Object modeling scripts:
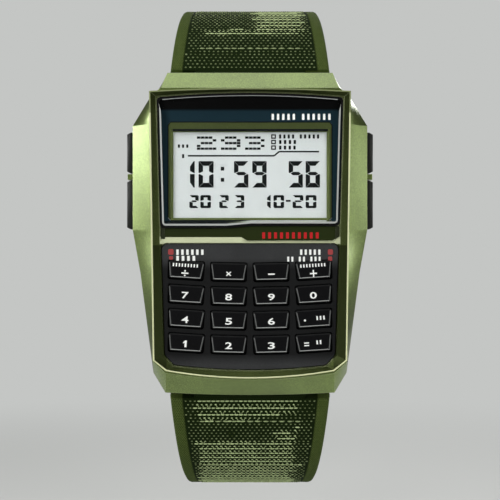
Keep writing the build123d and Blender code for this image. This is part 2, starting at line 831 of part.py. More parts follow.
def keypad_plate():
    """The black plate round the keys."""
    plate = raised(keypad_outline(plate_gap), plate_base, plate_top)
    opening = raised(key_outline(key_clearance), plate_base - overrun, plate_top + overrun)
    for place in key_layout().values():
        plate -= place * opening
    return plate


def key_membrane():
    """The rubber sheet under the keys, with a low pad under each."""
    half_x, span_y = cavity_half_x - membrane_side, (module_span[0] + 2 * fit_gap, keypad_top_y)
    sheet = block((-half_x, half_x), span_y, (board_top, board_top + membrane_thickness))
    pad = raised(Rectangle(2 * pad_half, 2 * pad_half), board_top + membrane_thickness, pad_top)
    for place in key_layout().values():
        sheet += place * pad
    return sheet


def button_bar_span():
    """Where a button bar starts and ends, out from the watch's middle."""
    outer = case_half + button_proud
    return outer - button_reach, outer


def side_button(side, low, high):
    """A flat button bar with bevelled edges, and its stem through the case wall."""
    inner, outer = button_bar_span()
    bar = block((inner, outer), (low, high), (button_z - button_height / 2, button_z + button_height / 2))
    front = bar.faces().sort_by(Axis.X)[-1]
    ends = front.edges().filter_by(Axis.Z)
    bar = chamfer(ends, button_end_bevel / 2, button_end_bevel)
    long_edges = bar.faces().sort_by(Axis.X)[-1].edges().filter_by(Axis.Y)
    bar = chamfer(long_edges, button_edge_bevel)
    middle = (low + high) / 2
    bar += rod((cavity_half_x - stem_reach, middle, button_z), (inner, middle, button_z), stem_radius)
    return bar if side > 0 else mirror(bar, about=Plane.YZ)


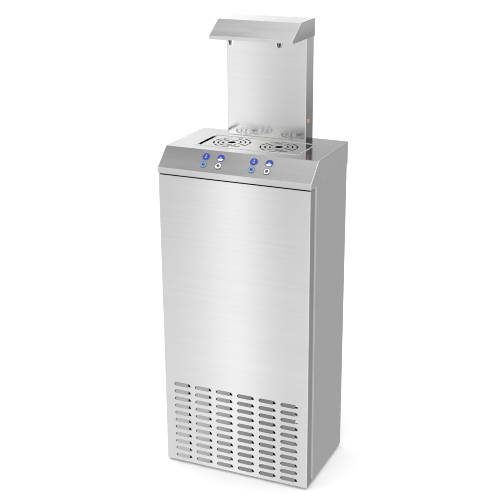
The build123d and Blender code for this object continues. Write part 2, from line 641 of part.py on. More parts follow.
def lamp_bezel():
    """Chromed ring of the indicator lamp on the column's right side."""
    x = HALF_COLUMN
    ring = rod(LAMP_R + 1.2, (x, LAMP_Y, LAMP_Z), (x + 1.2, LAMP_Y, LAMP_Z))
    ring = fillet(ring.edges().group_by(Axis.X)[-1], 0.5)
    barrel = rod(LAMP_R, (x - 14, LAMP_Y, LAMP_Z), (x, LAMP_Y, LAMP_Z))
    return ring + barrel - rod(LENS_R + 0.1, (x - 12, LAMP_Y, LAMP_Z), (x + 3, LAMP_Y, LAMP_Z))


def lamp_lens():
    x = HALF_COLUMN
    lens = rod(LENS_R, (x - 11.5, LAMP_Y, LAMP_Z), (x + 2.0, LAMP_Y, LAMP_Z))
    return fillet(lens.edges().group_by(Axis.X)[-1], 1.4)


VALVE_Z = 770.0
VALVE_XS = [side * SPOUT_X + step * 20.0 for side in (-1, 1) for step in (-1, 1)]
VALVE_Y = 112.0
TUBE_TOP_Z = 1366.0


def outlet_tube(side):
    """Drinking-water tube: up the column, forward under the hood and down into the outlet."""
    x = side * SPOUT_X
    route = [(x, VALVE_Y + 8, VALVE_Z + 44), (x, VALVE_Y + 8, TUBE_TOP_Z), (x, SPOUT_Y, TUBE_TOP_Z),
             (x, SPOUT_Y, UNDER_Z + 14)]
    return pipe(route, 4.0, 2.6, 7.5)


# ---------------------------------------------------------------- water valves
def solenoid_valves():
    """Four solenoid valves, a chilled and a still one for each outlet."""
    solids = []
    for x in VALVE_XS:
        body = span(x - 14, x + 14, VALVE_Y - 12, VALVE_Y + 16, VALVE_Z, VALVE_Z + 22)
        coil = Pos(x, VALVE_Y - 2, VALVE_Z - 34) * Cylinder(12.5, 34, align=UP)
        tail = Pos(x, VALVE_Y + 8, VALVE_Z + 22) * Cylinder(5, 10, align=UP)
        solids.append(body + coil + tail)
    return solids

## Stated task
Write out every record shown above, word for word.

## Exercise answer
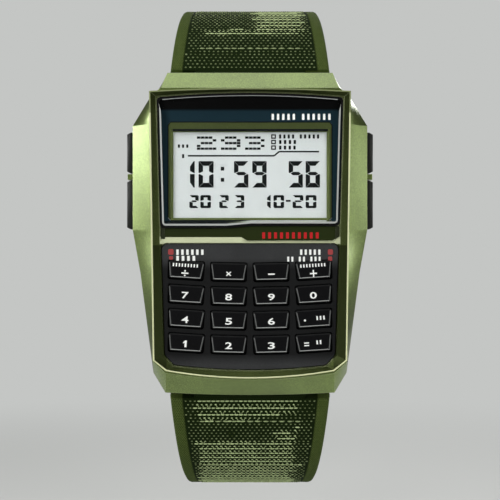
Keep writing the build123d and Blender code for this image. This is part 2, starting at line 831 of part.py. More parts follow.
def keypad_plate():
    """The black plate round the keys."""
    plate = raised(keypad_outline(plate_gap), plate_base, plate_top)
    opening = raised(key_outline(key_clearance), plate_base - overrun, plate_top + overrun)
    for place in key_layout().values():
        plate -= place * opening
    return plate


def key_membrane():
    """The rubber sheet under the keys, with a low pad under each."""
    half_x, span_y = cavity_half_x - membrane_side, (module_span[0] + 2 * fit_gap, keypad_top_y)
    sheet = block((-half_x, half_x), span_y, (board_top, board_top + membrane_thickness))
    pad = raised(Rectangle(2 * pad_half, 2 * pad_half), board_top + membrane_thickness, pad_top)
    for place in key_layout().values():
        sheet += place * pad
    return sheet


def button_bar_span():
    """Where a button bar starts and ends, out from the watch's middle."""
    outer = case_half + button_proud
    return outer - button_reach, outer


def side_button(side, low, high):
    """A flat button bar with bevelled edges, and its stem through the case wall."""
    inner, outer = button_bar_span()
    bar = block((inner, outer), (low, high), (button_z - button_height / 2, button_z + button_height / 2))
    front = bar.faces().sort_by(Axis.X)[-1]
    ends = front.edges().filter_by(Axis.Z)
    bar = chamfer(ends, button_end_bevel / 2, button_end_bevel)
    long_edges = bar.faces().sort_by(Axis.X)[-1].edges().filter_by(Axis.Y)
    bar = chamfer(long_edges, button_edge_bevel)
    middle = (low + high) / 2
    bar += rod((cavity_half_x - stem_reach, middle, button_z), (inner, middle, button_z), stem_radius)
    return bar if side > 0 else mirror(bar, about=Plane.YZ)


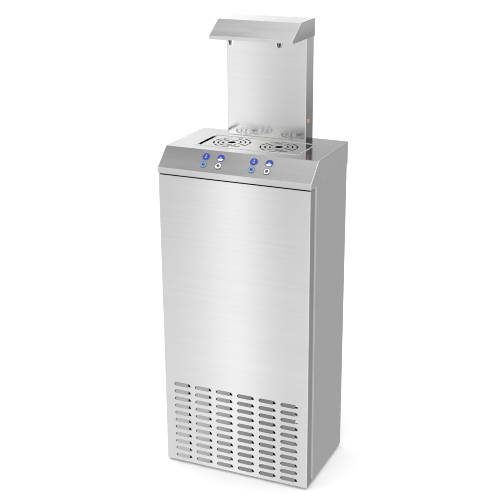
The build123d and Blender code for this object continues. Write part 2, from line 641 of part.py on. More parts follow.
def lamp_bezel():
    """Chromed ring of the indicator lamp on the column's right side."""
    x = HALF_COLUMN
    ring = rod(LAMP_R + 1.2, (x, LAMP_Y, LAMP_Z), (x + 1.2, LAMP_Y, LAMP_Z))
    ring = fillet(ring.edges().group_by(Axis.X)[-1], 0.5)
    barrel = rod(LAMP_R, (x - 14, LAMP_Y, LAMP_Z), (x, LAMP_Y, LAMP_Z))
    return ring + barrel - rod(LENS_R + 0.1, (x - 12, LAMP_Y, LAMP_Z), (x + 3, LAMP_Y, LAMP_Z))


def lamp_lens():
    x = HALF_COLUMN
    lens = rod(LENS_R, (x - 11.5, LAMP_Y, LAMP_Z), (x + 2.0, LAMP_Y, LAMP_Z))
    return fillet(lens.edges().group_by(Axis.X)[-1], 1.4)


VALVE_Z = 770.0
VALVE_XS = [side * SPOUT_X + step * 20.0 for side in (-1, 1) for step in (-1, 1)]
VALVE_Y = 112.0
TUBE_TOP_Z = 1366.0


def outlet_tube(side):
    """Drinking-water tube: up the column, forward under the hood and down into the outlet."""
    x = side * SPOUT_X
    route = [(x, VALVE_Y + 8, VALVE_Z + 44), (x, VALVE_Y + 8, TUBE_TOP_Z), (x, SPOUT_Y, TUBE_TOP_Z),
             (x, SPOUT_Y, UNDER_Z + 14)]
    return pipe(route, 4.0, 2.6, 7.5)


# ---------------------------------------------------------------- water valves
def solenoid_valves():
    """Four solenoid valves, a chilled and a still one for each outlet."""
    solids = []
    for x in VALVE_XS:
        body = span(x - 14, x + 14, VALVE_Y - 12, VALVE_Y + 16, VALVE_Z, VALVE_Z + 22)
        coil = Pos(x, VALVE_Y - 2, VALVE_Z - 34) * Cylinder(12.5, 34, align=UP)
        tail = Pos(x, VALVE_Y + 8, VALVE_Z + 22) * Cylinder(5, 10, align=UP)
        solids.append(body + coil + tail)
    return solids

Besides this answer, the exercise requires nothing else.